How Do I Deal With Constant Failure?
Is Fiverr a scam? What makes a pro different from an amateur? How do you deal with constant rejections? And how do you “choose your pain” as a professional illustrator? This week, Jake Parker and Lee White discuss these questions with special guest host David Hohn.
@davidhohn !!!!! Awesome fill-in on the podcast! Hope Will is doing well.
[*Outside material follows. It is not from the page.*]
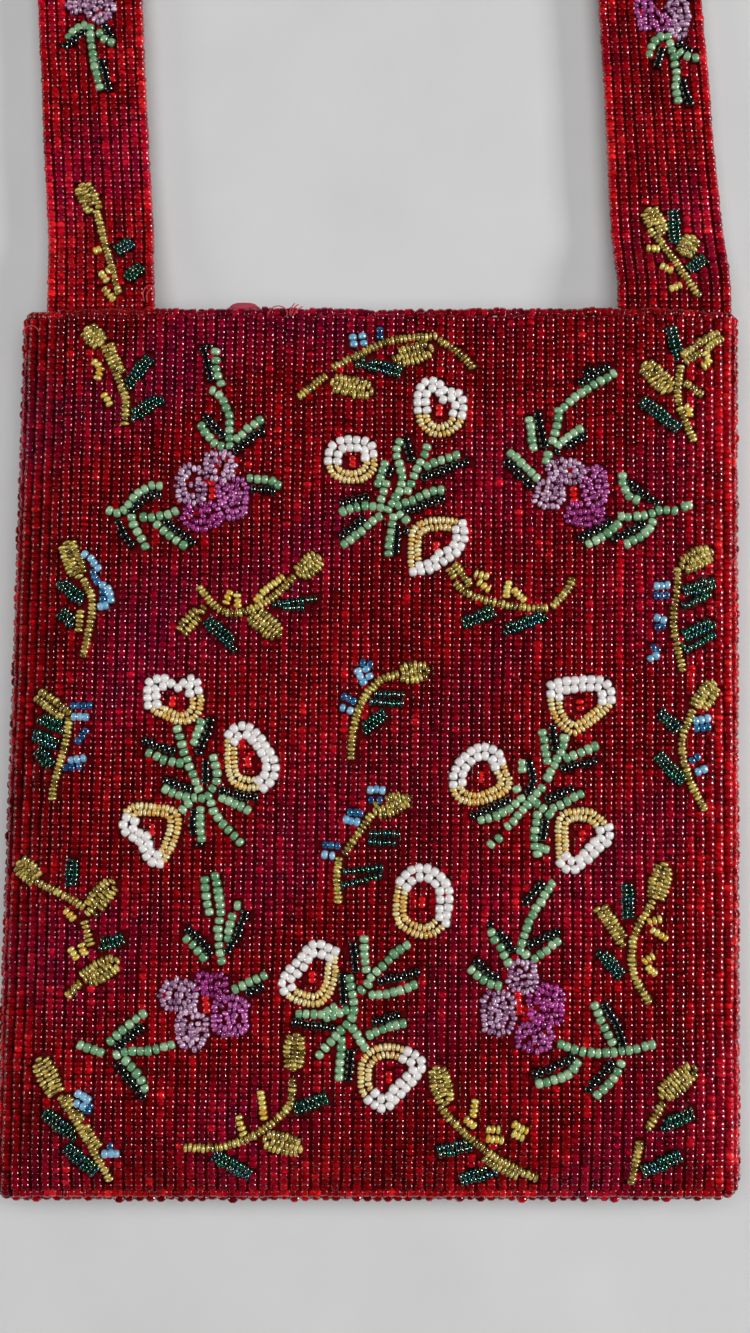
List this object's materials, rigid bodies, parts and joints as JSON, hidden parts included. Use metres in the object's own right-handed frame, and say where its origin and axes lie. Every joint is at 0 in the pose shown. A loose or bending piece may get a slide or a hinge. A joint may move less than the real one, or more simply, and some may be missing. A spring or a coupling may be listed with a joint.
{
  "type": "beaded shoulder bag",
  "caption": "Flat shoulder bag of strung red seed beads with raised bead flowers, a satin lining and a wide beaded strap.",
  "frame": {"origin": "centre of the back panel's flat underside, on the surface that the bag lies on", "axes": "+X across the bag to its right side, +Y from its foot to its mouth and on to the strap, +Z out of the beaded face"},
  "size_m": [0.1604, 0.482, 0.0135],
  "materials": {
    "wine_beads": "translucent wine-red glass seed beads in strung columns",
    "back_beads": "darker wine-red glass seed beads",
    "edge_beads": "bright red glass seed beads along the seams",
    "satin": "pink-red satin with a soft sheen",
    "strap_cloth": "dark red woven cloth under the beads",
    "tulip_beads": "opaque white, amber, mint and black glass beads",
    "violet_beads": "translucent lilac and magenta glass beads with mint and black leaves",
    "gold_beads": "translucent gold glass beads with iris green leaves and small berries"
  },
  "bodies": {
    "bag": {"front_panel": "wine_beads", "back_panel": "back_beads", "lining_front": "satin", "lining_back": "satin", "side_seam_left": "edge_beads", "side_seam_right": "edge_beads", "foot_seam": "edge_beads", "strap_tab_left": "strap_cloth", "strap_tab_right": "strap_cloth", "tulip_spray_top": "tulip_beads", "tulip_spray_left": "tulip_beads", "tulip_spray_right": "tulip_beads", "tulip_spray_bottom": "tulip_beads", "violet_spray_upper_left": "violet_beads", "violet_spray_upper_right": "violet_beads", "violet_spray_lower_left": "violet_beads", "violet_spray_lower_right": "violet_beads", "corner_sprig_upper_left": "gold_beads", "top_sprig": "gold_beads", "corner_sprig_upper_right": "gold_beads", "side_sprig_left_upper": "gold_beads", "side_sprig_left_lower": "gold_beads", "inner_sprig_left": "gold_beads", "inner_sprig_right": "gold_beads", "side_sprig_right_upper": "gold_beads", "side_sprig_right_lower": "gold_beads", "centre_sprig_upper": "gold_beads", "centre_sprig_lower": "gold_beads", "low_sprig_left": "gold_beads", "low_sprig_right": "gold_beads", "corner_sprig_lower_left": "gold_beads", "foot_sprig_left": "gold_beads", "foot_sprig_right": "gold_beads", "corner_sprig_lower_right": "gold_beads"},
    "strap_loop": {"strap": "wine_beads", "strap_backing": "satin", "strap_sprig_left_1": "gold_beads", "strap_sprig_left_2": "gold_beads", "strap_sprig_left_3": "gold_beads", "strap_sprig_left_4": "gold_beads", "strap_sprig_right_1": "gold_beads", "strap_sprig_right_2": "gold_beads", "strap_sprig_right_3": "gold_beads", "strap_sprig_right_4": "gold_beads", "strap_violet_left_1": "violet_beads", "strap_violet_left_2": "violet_beads", "strap_violet_left_3": "violet_beads", "strap_violet_right_1": "violet_beads", "strap_violet_right_2": "violet_beads", "strap_violet_right_3": "violet_beads", "strap_violet_crown": "violet_beads"}
  },
  "joints": [
    {"name": "strap_swing", "type": "hinge", "parent": "bag", "child": "strap_loop", "pos_m": [0, 0.103, 0.00535], "axis": [1, 0, 0], "range_deg": [0, 135]}
  ]
}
Dealing with the rejections. Great pick me ups. I can't believe there are actionable takeaways from that. I'm totally going to make a game of rejection letters. A goal this year is to start pitching to companies that license. If not this year, definitely next. I'm going to pass this episode specifically to my class of surface pattern designers. It's scary putting yourself out there and not taking rejection or lack of interest personally. You can't though. It's okay. And always remember that your worth as a person is not connected to your art. Your art is not you, it is something you create. Love the book suggestion Jake! Totally going to read that. I'll look it up to be sure I got it right. Something with GRIT. I think looking at a visual wall of rejections or just stones in our way that we overcome/overcame is just a way to remind ourselves of how far we have come. A way to look and say, this wasn't easy, but it was so worth it. "You will come to know that what appears today to be a sacrifice will prove instead to be the greatest investment that you will ever make." -GBH
Okay, anyone else think it was funny to hear David Hohn be star struck at Mr Jake Parker! Don't worry, we all are. I get a pin when I preorder a book from the Pumphrey brothers. Tell me Beverly Cleary wouldn't make a freaking adorable pin! Lee, you need to get in on the pin business as well.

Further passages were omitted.